I absolutely believe that cinema has the power to change perspectives. Showing a gay or Latino character as a regular person with regular problems or a family and “normalizing” this behavior for the masses, absolutely will show people that these two groups have the same needs and wants. We all want to be understood and loved and cared for and need a feeling of belonging to something like family or a community. This is my way of being an activist. I don’t write gay films or Latino films. I write films, tell stories about people who just happen to be brown or white or black or gay…

 

 

 

Where are you headed with your next project and what are you going to shoot next?

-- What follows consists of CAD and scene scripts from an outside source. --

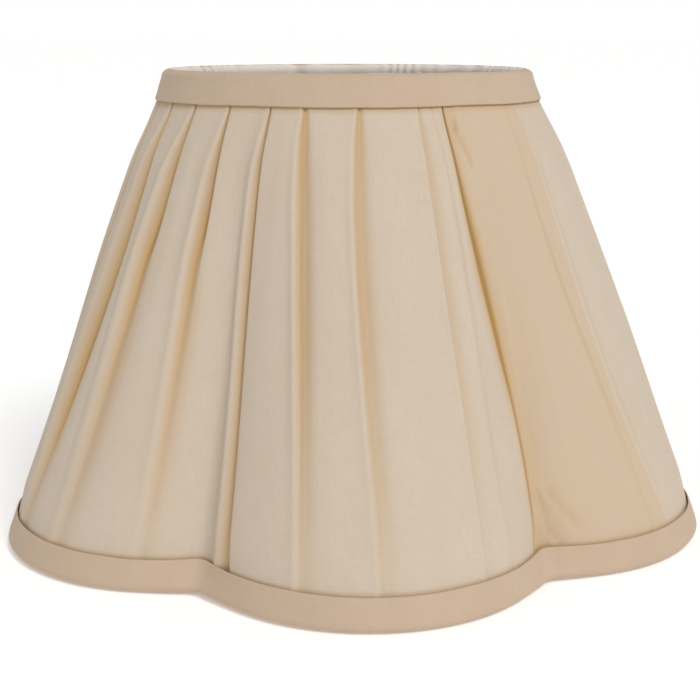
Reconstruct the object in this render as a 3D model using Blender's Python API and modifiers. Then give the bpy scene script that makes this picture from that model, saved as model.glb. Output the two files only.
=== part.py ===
# Pleated fabric lamp shade on a scalloped wire frame, in metres, +Z up, standing on its wide end.
# A round top ring, a bottom ring bent into six lobes, six ribs and a lamp holder ring on three arms
# carry a lining, a pleated cover and two bindings. Cloth pieces are plain closed shells.
import math

import bmesh
import bpy
from mathutils import Vector

# Overall sizes, to the outside of the bindings
shade_height = 0.157
top_radius = 0.0656
lobe_radius = 0.130
notch_radius = 0.1093
notch_rounding = 0.005
lobe_count = 6

# Cloth: the cover is three layers deep where its pleats lie
binding_thickness = 0.0008
cover_thickness = 0.0012
lining_thickness = 0.0006
top_binding_height = 0.0099
bottom_binding_height = 0.0105
bottom_binding_inner_height = 0.009

# Wire frame
ring_wire_radius = 0.0015
rib_wire_radius = 0.0013
arm_count = 3
arm_slope = math.radians(50)
arm_bend_radius = 0.005

# Lamp holder ring
fitter_hole_radius = 0.021
fitter_outer_radius = 0.0275
fitter_thickness = 0.0016
fitter_edge = 0.0003
fitter_drop = 0.014

# Clearance between pieces that touch, and the length of the cutter that opens the lining for an arm
fit_gap = 0.0003
cutter_length = 0.006

# Fineness of the meshes
lobe_steps = 10
notch_steps = 4
wall_steps = 4
turn_steps = 4
wrap_steps = 6
ring_segments = 72
ring_sides = 10
wire_resolution = 2
arm_resolution = 3
bend_steps = 5

# One lobe points at -Y
first_lobe_angle = math.radians(-90)

# Where each layer of the wall starts, measured inwards from the outside of the bindings
cover_inset = binding_thickness + fit_gap
rib_inset = cover_inset + cover_thickness + fit_gap + rib_wire_radius
lining_inset = rib_inset + rib_wire_radius + fit_gap
inner_binding_inset = lining_inset + lining_thickness + fit_gap + binding_thickness

# The bottom binding turns under the bottom ring on this radius, and the ring sits at its centre
turn_radius = binding_thickness + fit_gap + ring_wire_radius
turn_sweep = math.radians(120)
bottom_ring_height = turn_radius
cloth_foot = bottom_ring_height + ring_wire_radius + 2 * fit_gap
top_ring_height = shade_height - lining_thickness - fit_gap - ring_wire_radius

# The lining wraps the top ring between these two directions, seen from the middle of its wire
wrap_start = math.radians(45)
wrap_end = math.radians(207)
cover_crown = top_ring_height + ring_wire_radius / 2
fitter_height = shade_height - fitter_drop


def scene_collection(name):
    collection = bpy.data.collections.new(name)
    bpy.context.scene.collection.children.link(collection)
    return collection


def place(name, data, material, height=0.0, turn=0.0):
    """Adds an object to the shade, under its empty, at a height and a turn about the axis."""
    obj = bpy.data.objects.new(name, data)
    data.materials.append(material)
    shade_parts.objects.link(obj)
    obj.parent = shade_root
    obj.location = (0.0, 0.0, height)
    obj.rotation_euler = (0.0, 0.0, turn)
    return obj


def make_material(name, red, green, blue, roughness, metallic=0.0):
    material = bpy.data.materials.new(name)
    material.use_nodes = True
    shader = material.node_tree.nodes["Principled BSDF"]
    shader.inputs["Base Color"].default_value = (red, green, blue, 1.0)
    shader.inputs["Roughness"].default_value = roughness
    shader.inputs["Metallic"].default_value = metallic
    return material


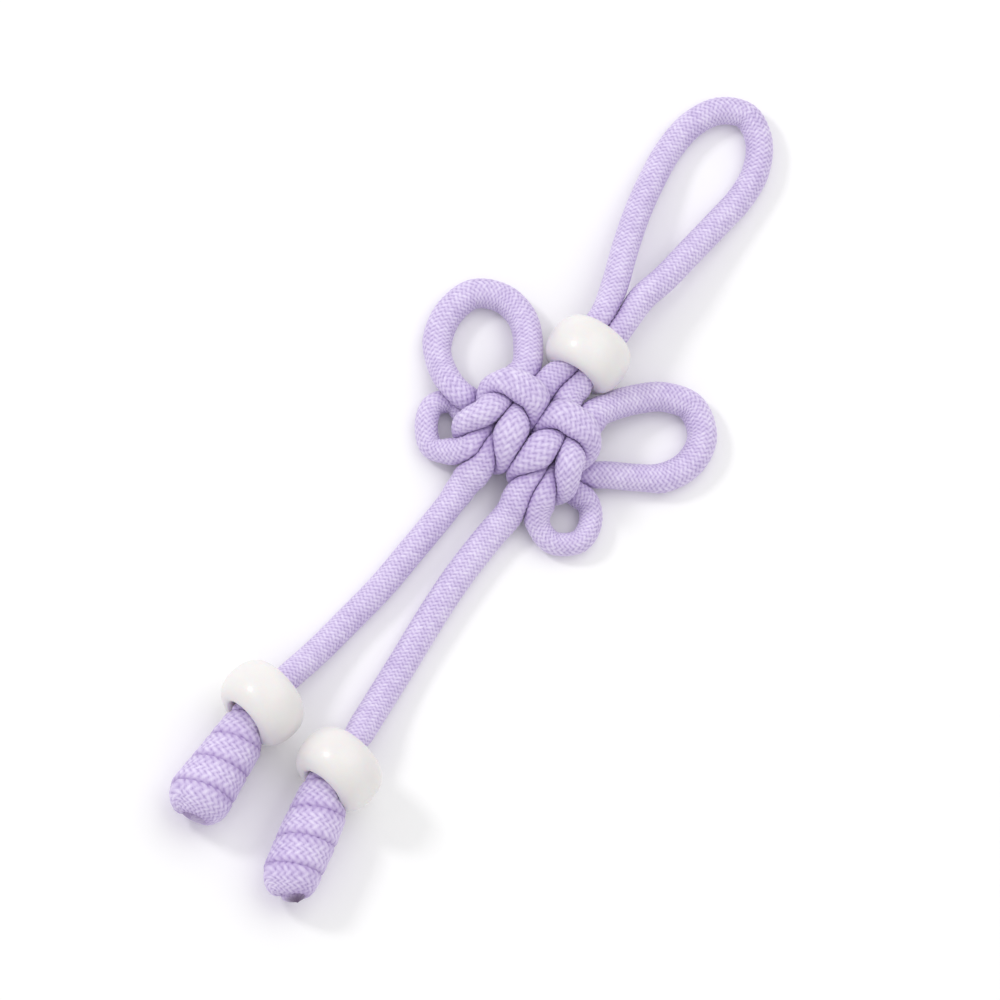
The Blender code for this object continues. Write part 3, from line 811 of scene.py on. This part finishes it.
def makeBead(one, material):
    profile = beadProfile(one["radius"])
    around = bead["around"]
    angles = circle(around)
    centre, axis = beadFrame(one)
    sideways = np.array([axis[1], -axis[0], 0.0])
    upward = np.array([0.0, 0.0, 1.0])
    seed = one["seed"]
    uneven = 1.0 + bead["twoWaves"] * np.sin(2.0 * angles + seed)
    uneven = uneven + bead["threeWaves"] * np.sin(3.0 * angles + 2.0 * seed)
    radius = profile[:, :1]
    radius = radius * np.where(radius > bead["lip"], uneven[None, :], 1.0)
    out = sideways * np.cos(angles)[:, None] + upward * np.sin(angles)[:, None]
    points = centre + profile[:, 1][:, None, None] * axis + radius[..., None] * out[None, :, :]
    points[..., 2] = np.maximum(points[..., 2], 0.0)
    faces = []
    count = len(profile)
    for ring in range(count):
        nextRing = (ring + 1) % count
        for index in range(around):
            following = (index + 1) % around
            faces.append((ring * around + index, ring * around + following,
                          nextRing * around + following, nextRing * around + index))
    mesh = bpy.data.meshes.new(one["name"])
    mesh.from_pydata(((points * mm) + shift).reshape(-1, 3).tolist(), [], faces)
    mesh.shade_smooth()
    dress(addObject(one["name"], mesh), material, one["node"])


white = whiteGlaze()
for one in beads:
    makeBead(one, white)
print("beads turned")

floor = {
    "half": 2.5,
    "below": 0.00002,       # so that it doesn't touch what lies on it
    "surface": {"Base Color": (0.96, 0.96, 0.96, 1.0), "Roughness": 0.9},
}
half = floor["half"]
corners = [(-half, -half, 0.0), (half, -half, 0.0), (half, half, 0.0), (-half, half, 0.0)]
plane = bpy.data.meshes.new("floor")
plane.from_pydata(corners, [], [(0, 1, 2, 3)])
plane.materials.append(newMaterial("floor_white", floor["surface"])[0])
floorPiece = addObject("floor", plane)
floorPiece.location.z = -floor["below"]

scene = bpy.context.scene
sky = {"Color": (1.0, 1.0, 1.0, 1.0), "Strength": 0.78}
scene.world = bpy.data.worlds.new("sky")
scene.world.use_nodes = True
for key, value in sky.items():
    scene.world.node_tree.nodes["Background"].inputs[key].default_value = value
scene.view_settings.view_transform = "Standard"

camera = {
    "tilt": 20.0,           # the view leans this far off square, from the charm's foot
    "roll": 32.8,           # and the picture is turned by this much
    "pixel": 0.00015,       # metres for each of the picture's 1000 pixels
    "pixels": 1000.0,
    "knotPixel": (538.8, 427.2),    # where the picture shows the plan's point (knotX, 0)
    "knotX": 0.53,
    "lens": 1500.0,
}
tilt = math.radians(camera["tilt"])
roll = math.radians(camera["roll"])
level = Vector((1.0, 0.0, 0.0))
toCamera = Vector((0.0, -math.sin(tilt), math.cos(tilt)))
upright = Vector((0.0, math.cos(tilt), math.sin(tilt)))
acrossPicture = level * math.cos(roll) + upright * math.sin(roll)
upPicture = upright * math.cos(roll) - level * math.sin(roll)
middle = 0.5 * camera["pixels"]
aim = Vector(shift) + Vector((camera["knotX"] * mm, 0.0, 0.0))
aim += acrossPicture * (middle - camera["knotPixel"][0]) * camera["pixel"]
aim -= upPicture * (middle - camera["knotPixel"][1]) * camera["pixel"]
lensData = bpy.data.cameras.new("camera")
lensData.lens = camera["lens"]
distance = camera["pixels"] * camera["pixel"] * lensData.lens / lensData.sensor_width
placed = Matrix((acrossPicture, upPicture, toCamera)).transposed().to_4x4()
placed.translation = aim + toCamera * distance
cameraPiece = addObject("camera", lensData)
cameraPiece.matrix_world = placed
scene.camera = cameraPiece

keyLight = {"name": "key_light", "place": (-0.85, -0.1, 0.75), "size": 0.2, "power": 3.0}
fillLight = {"name": "fill_light", "place": (0.1, 0.45, 1.0), "size": 1.0, "power": 2.6}


# a soft square light that faces the charm
def softLight(one):
    light = bpy.data.lights.new(one["name"], "AREA")
    light.shape = "SQUARE"
    light.size = one["size"]
    light.energy = one["power"]
    piece = addObject(one["name"], light)
    piece.location = one["place"]
    piece.rotation_mode = "QUATERNION"
    piece.rotation_quaternion = (-Vector(one["place"])).to_track_quat("-Z", "Y")


softLight(keyLight)
softLight(fillLight)
print("stage set")
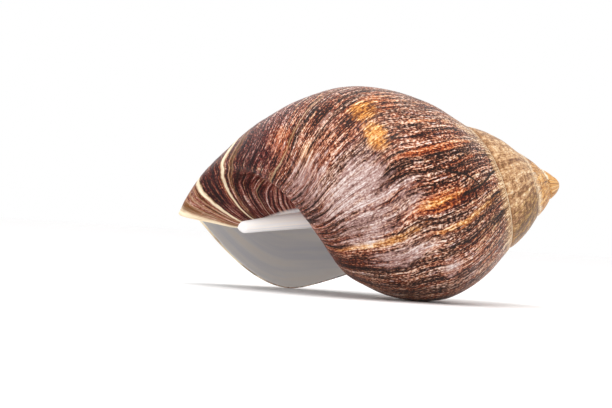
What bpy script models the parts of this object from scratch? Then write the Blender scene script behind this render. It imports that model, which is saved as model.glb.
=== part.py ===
"""Empty shell of a giant African snail, lying on a level surface with its aperture down.

The shell is one wall that coils about an axis. It is modelled as rows of points. A row is one growth
line: it runs from the suture over the whorl and round its base to the columella, the pillar on the axis.
Rows follow one another in the direction of growth, and the last row is the lip of the aperture.
"""

import math

import bmesh
import bpy
import numpy as np

MM = 0.001

# Turns count along the growth. Turn 0 faces the viewer (-Y), turn 0.25 is on top and turn 0.5 behind.
# A growth line is furthest on at the suture and at the columella, by the two leads.
FIRST_TURN = -3.1
LIP_TURN = 0.405
SUTURE_LEAD = 0.165
PILLAR_LEAD = 0.09
CHAMBER_TURNS = 2.05

# The suture: turn, distance along the axis from the apex and radius, in millimetres.
SUTURE_POINTS = [
    (-3.5, 2.2, 2.3),
    (-1.9, 7.3, 5.1),
    (-0.8, 14.3, 11.3),
    (0.25, 29.1, 20.7),
    (1.3, 60.4, 37.0),
]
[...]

I have a few projects in the pipeline. A feature called Edith and Harvey, which is currently in post. It follows a middle-aged man who is living in seclusion after a tragic event, and is forced to face his past and come to terms with his present and future. The second is a feature script I have recently optioned with my writing and producing partner, Kurt Patino. It is an action packed story about a young woman who is faced with a difficult choice between family loyalties and following the law. It’s a very different story than in Tin Holiday. Can’t say much more than that.
My production company, Celtino Entertainment, is also producing a series and a feature length documentary on PMAD or Perinatal Mood and Anxiety Disorder. There has been a lot about this subject in the news lately and laws in the US are starting to change to acknowledge this condition. We hope to be able to shine a light on the various PMADs and bring hope and help those suffering through one of the six identified disorders, all of which are treatable.
I have also been given the green light to write a script for a family drama that will be set to shoot in 2021. This story is a full length feature film that will have a very diverse cast.